Before writing this blog, I took the opportunity to look back over several infrastructural proposals I wrote in 2013. Most of these proposals had one thing in common – all business data was held centrally behind a firewall. At the time, remote working was limited to Terminal Server access or a VPN, both of which didn’t lend themselves to streamlined remote working for small businesses. Cyber Security at the time was limited to this firewall and a good anti-virus solution.
Roll forwards a few years and we started to see data being held outside the traditional office environment within Microsoft Office 365. At this point it was only email, but it was many SMEs first venture into the “cloud”. It was still normal for businesses to access their cloud-hosted emails through the normal office computer, so they were still reliant on the traditional firewall and anti-virus for protection.
Backup, disaster recovery and business continuity always had an offsite element, but this was often a very manual process and involved taking tapes home.

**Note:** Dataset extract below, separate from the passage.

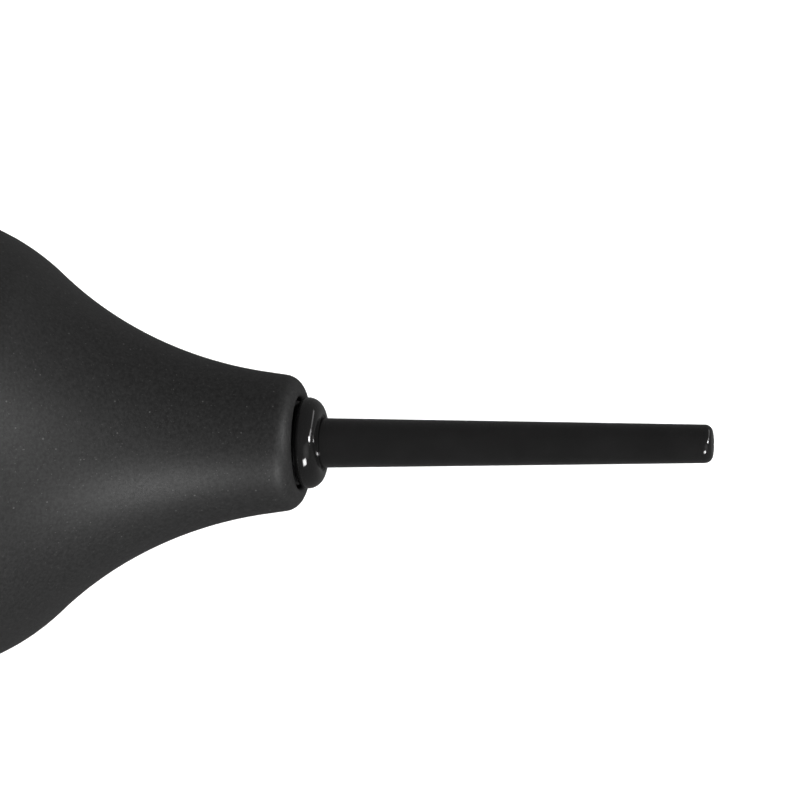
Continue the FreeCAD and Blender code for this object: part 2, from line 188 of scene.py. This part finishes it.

Cloud backup options started to appear but these were often slow to recover from and required you to have a good internet connection. These were the first examples of businesses, on mass, sending their business data offsite into the cloud.

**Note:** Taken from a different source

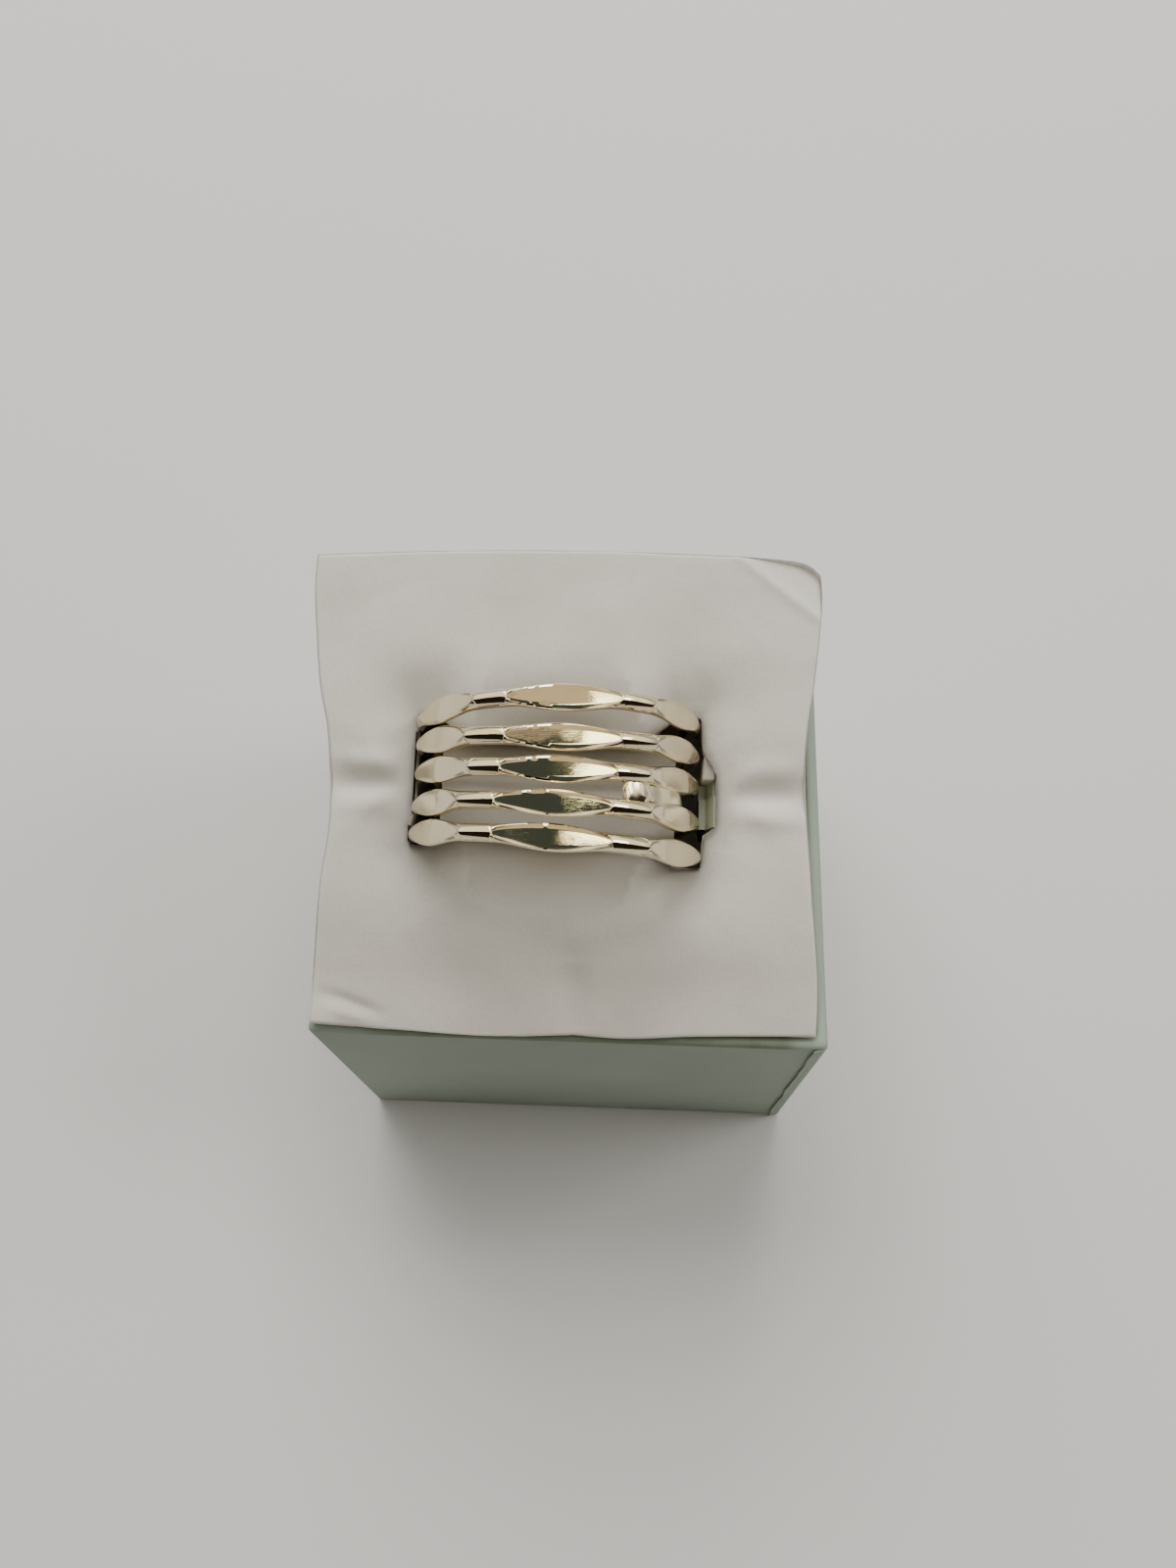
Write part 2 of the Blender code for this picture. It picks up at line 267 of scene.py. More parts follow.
@dataclass(frozen=True)
class SilverFinish:
    """Polished silver with fine scratches along the wire and a faint warm bloom."""

    bright: tuple = (0.785, 0.70, 0.50)
    bloom: tuple = (0.68, 0.595, 0.40)
    # The colour of the painted shade along the facets' edges.
    edge_shade: tuple = (0.16, 0.13, 0.10)
    smooth: float = 0.035
    dull: float = 0.13
    patch_scale: float = 420.0
    worn_scale: float = 330.0
    pit_scale: float = 3300.0
    ripple_scale: float = 700.0
    scratch_stretch: tuple = (0.5, 11.0, 1.0)
    ripple_height: float = 0.0022 * MM
    pit_height: float = 0.0020 * MM
    scratch_height: float = 0.0042 * MM
    name: str = "hammered silver"

    def material(self) -> bpy.types.Material:
        """Makes the material, which reads the wire's UV map in millimetres.

        Returns:
            The material.
        """
        shader = Shader(self.name)
        place = shader.place()
        along = shader.uv(WIRE_UV, self.scratch_stretch)
        patches = shader.grain(place, self.patch_scale, 3.0).above(0.42, 0.72)
        scratches = shader.grain(along, 1.0, 5.0, 0.75)
        worn = shader.grain(place, self.worn_scale, 1.0).above(0.48, 0.62)
        pits = shader.grain(place, self.pit_scale, 3.0, 0.6)
        roughness = self.smooth + (self.dull - self.smooth) * (
            0.5 * patches + 0.5 * worn * scratches.above(0.45, 0.75)
        )
        waves = shader.grain(place, self.ripple_scale, 2.0)
        ripples = shader.bump(waves, 1.0, self.ripple_height)
        pitted = shader.bump(pits, 1.0, self.pit_height, ripples)
        scratched = shader.bump(worn * scratches, 1.0, self.scratch_height, pitted)
        colour = shader.blend(0.6 * patches, self.bright, self.bloom)
        # The painted edge shade darkens the silver's colour along the facets' edges.
        return shader.finish(
            Base_Color=shader.blend(shader.painted(PAINTED_EDGE_SHADE), colour, self.edge_shade),
            Metallic=1.0,
            Roughness=roughness,
            Normal=scratched,
        )


@dataclass(frozen=True)
class FlockFinish:
    """Short white nap over foam, with a faint mottle where the nap lies differently."""

    light: tuple = (0.715, 0.69, 0.635)
    shaded: tuple = (0.605, 0.575, 0.525)
    # The colour of the painted shade near the slot and inside the ring.
    shade_colour: tuple = (0.21, 0.18, 0.125)
    mottle_scale: float = 170.0
    nap_scale: float = 2600.0
    fibre_scale: float = 9000.0
    nap_height: float = 0.10 * MM
    fibre_height: float = 0.03 * MM
    glow_depth: float = 1.2 * MM

    def material(self) -> bpy.types.Material:
        """Makes the material.

        Returns:
            The material, darkened where shade is painted on the vertices.
        """
        shader = Shader("white flock")
        place = shader.place()
        mottle = shader.grain(place, self.mottle_scale, 3.0).above(0.35, 0.75)
        nap = shader.grain(place, self.nap_scale, 4.0, 0.65)
        fibre = shader.grain(place, self.fibre_scale, 2.0, 0.7)
        tone = 0.35 * mottle + 0.4 * nap.above(0.45, 0.8)
        colour = shader.blend(tone, self.light, self.shaded)
        # Painted shade: the colour darkens where shade is painted on the vertices.
        colour = shader.blend(shader.painted(PAINTED_SHADE), colour, self.shade_colour)
        soft = shader.bump(nap, 0.35, self.nap_height)
        fuzz = shader.bump(fibre, 0.30, self.fibre_height, soft)
        return shader.finish(
            Base_Color=colour,
            Roughness=0.95,
            Sheen_Weight=0.25,
            Sheen_Roughness=0.6,
            Specular_IOR_Level=0.2,
            Subsurface_Weight=0.35,
            Subsurface_Radius=(1.0, 0.9, 0.8),
            Subsurface_Scale=self.glow_depth,
            Normal=fuzz,
        )


@dataclass(frozen=True)
class CardFinish:
    """Matt pale-green paper: fine fibre, faint clouding, and painted shadow on the front rim."""

    green: tuple = (0.305, 0.365, 0.30)
    pale: tuple = (0.37, 0.43, 0.36)
    # The colour of the painted shadow on the front rim.
    rim_shadow: tuple = (0.15, 0.19, 0.12)
    name: str = "pale green card"
    rim: float = 30.0 * MM
    front: float = 19.05 * MM
    # Where the painted shadow lies: just below the rim, just behind the front face, between two x
    # limits.
    shadow_below: tuple = (0.75 * MM, 0.45 * MM)
    shadow_behind: tuple = (1.5 * MM, 1.1 * MM)
    shadow_left: tuple = (-18.0 * MM, -11.0 * MM)
    shadow_right: tuple = (15.5 * MM, 17.5 * MM)
    cloud_scale: float = 90.0
    shadow_patch_scale: float = 700.0
    fibre_scale: float = 1900.0
    tooth_scale: float = 5200.0
    tooth_height: float = 0.05 * MM

    def front_rim_shadow(self, shader: Shader, place: Sock) -> Sock:
        """Where painted shadow darkens the paper, along most of the front wall's top edge."""
        x, y, z = shader.axes(place)
        patchy = 0.55 + 0.6 * shader.grain(place, self.shadow_patch_scale, 3.0, 0.6)
        top = z.above(*(self.rim - depth for depth in self.shadow_below))
        strip = top * (0.0 - y).above(*(self.front - depth for depth in self.shadow_behind))
        return patchy * strip * x.above(*self.shadow_left) * (1.0 - x.above(*self.shadow_right))

    def material(self) -> bpy.types.Material:
        """Makes the material.

        Returns:
            The material, with painted shadow along the front rim.
        """
        shader = Shader(self.name)
        place = shader.place()
        clouds = shader.grain(place, self.cloud_scale, 3.0).above(0.3, 0.8)
        fibre = shader.grain(place, self.fibre_scale, 5.0, 0.7)
        tooth = shader.grain(place, self.tooth_scale, 2.0, 0.6)
        colour = shader.blend(0.5 * clouds + 0.4 * fibre, self.green, self.pale)
        # Painted shadow: the front rim, which the insert shades, is darkened in the colour.
        return shader.finish(
            Base_Color=shader.blend(self.front_rim_shadow(shader, place), colour, self.rim_shadow),
            Roughness=0.55 + 0.25 * fibre,
            Specular_IOR_Level=0.4,
            Normal=shader.bump(fibre + 0.5 * tooth, 0.22, self.tooth_height),
        )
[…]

The real growth in offsite “cloud” backups came when ransomware reared its ugly head. Any business could easily be fully encrypted when falling for “CryptoLocker” so having a robust backup, disaster recovery and business continuity solution became the next line of defence in Cyber Security. It was still easy for these ransomwares to get in the front door, so recovering was an important shift in focus.
As more and more data started to move into the cloud and internet connections got better, it really shifted the Cyber Security focus to ensuring our laptops and desktops were well protected when outside of the office environment. We saw a big jump forward in the number of protections businesses could use to secure these devices. An excellent example was the shift in the way anti-virus tools worked.
Traditionally, they needed to get updates from a server and could spend hours scanning your machine thus slowing you down. This evolved into “cloud” updates so any device, whenever it was connected to the internet, would be automatically updated to protect against the latest threats and rather than scanning files/folders, anti-virus solutions started to look at suspicious behaviours meaning you weren’t sat there for hours with your laptops running slowly.
Many businesses are now fully in the “cloud” with nothing stored behind a traditional firewall. The level of protection which can be put in place has made it very challenging for threat actors to penetrate, which is why we have seen a large shift in their approach – especially in the last few years.
The weakest part of any business is now the people who work for it. Hackers are not likely to break into a Microsoft datacenter, but they can trick people into giving out their username and password in a phishing attack. Cyber Security Training is now the most important thing a business can do to protect itself, its team, and its customers along with having multi-factor authentication in place for every “cloud” application they have; but even that is fallible when someone still clicks the “approve” button which pops up on their phone unannounced.